Recently, Hong Kong taxpayers, the majority owners and biggest investors in Hong Kong Disneyland, were told that the park's losses had narrowed to HK$237 million. But, as ever, they were denied all information about how the minority owner, the Walt Disney Company, has continued to profit from its very modest investment in this venture.
Memories are short when it comes to recalling the terms of the extraordinary deal under which Disney secured an initial 43 per cent of the park's equity (it now owns 47 per cent) after investing a modest HK$2.45 billion in the joint venture. At the time the government proclaimed that public investment in the company was HK$3.25 billion, so the ownership split seemed fair.
But the reality was that all-in investment amounted to HK$27.7 billion when value of the land, land reclamation and associated costs were taken into account. In other words Disney ended up gaining a 43 per cent stake for an investment totalling less than 10 per cent of the total cost.
But the good deal for the American company did not end there. It was also guaranteed 5 per cent royalty payments for all food and merchandise sold in the park and a 10 per cent royalty on admission charges. On top of this, it is paid 2 per cent of revenues as a management fee and receives incentive payments ranging from 2 per cent to 8 per cent of the operating (not the net) profit.

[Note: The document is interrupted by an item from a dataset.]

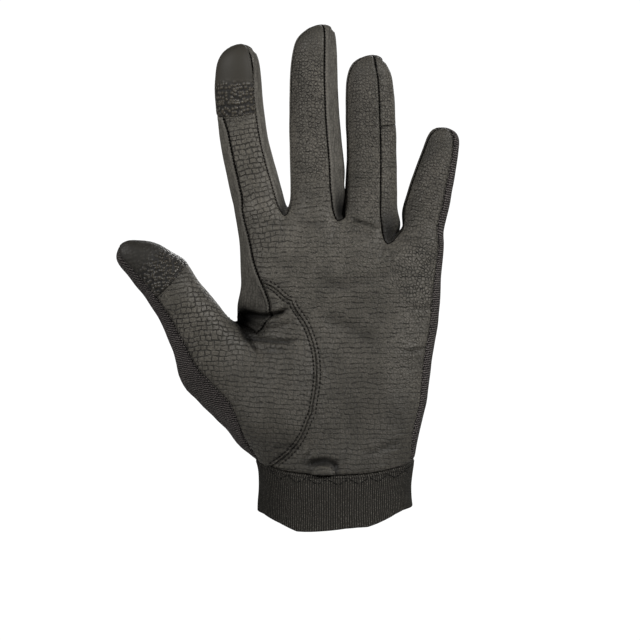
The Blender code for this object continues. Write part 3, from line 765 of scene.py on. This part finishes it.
def sewingOf(points, nodeName):
    # for each point: height change, and the distances in mm from which the material draws seams
    rowOfSeam = [rowOf(seam, nodeName) for seam in seams]
    kindOfSeam = [seamKind(seam["pair"]) for seam in seams]
    lift = np.zeros(len(points))
    sewing = np.full((len(points), 3), seamShape["none"])
    weight = np.zeros(len(points))
    for index, point in enumerate(points):
        _, nearest, distance = seamTree.find(point)
        away = distance / mm
        if away > seamShape["reach"]:
            continue
        seamNumber = seamOfPoint[nearest]
        kind, row = kindOfSeam[seamNumber], rowOfSeam[seamNumber]
        along = alongOfPoint[nearest] / mm
        pucker = math.cos(2 * math.pi * along / kind["pitch"]) * math.exp(-away)
        fall = kind["depth"] * math.exp(-(away / kind["width"]) ** 1.5)
        ridge = kind["ridge"] * math.exp(-((away - seamShape["ridgeAt"]) / seamShape["ridgeWidth"]) ** 2)
        edge = kind["edge"] if away < seamShape["edgeWithin"] else 0.0
        lift[index] = ridge + kind["pucker"] * pucker - fall - edge
        rowDistance = away - row["offset"] if row else seamShape["none"]
        if row:
            lift[index] -= row["press"] * math.exp(-(rowDistance / seamShape["rowWidth"]) ** 2)
        sewing[index] = (rowDistance, along, away)
        # how much shade is painted into the seam's line at this point
        weight[index] = kind["dark"]
    return lift * mm, sewing, weight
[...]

The deteriorating performance reached such a dire level in 2007 that Disney was forced to waive its management and royalty fees for two years. As there has been no announcement of a continuation of this waiver, it can only be assumed that payment resumed in 2009.
It is little wonder the government is so anxious to conceal the true picture of Disneyland's financial status. What is surprising is that it has been under so little pressure to reveal more.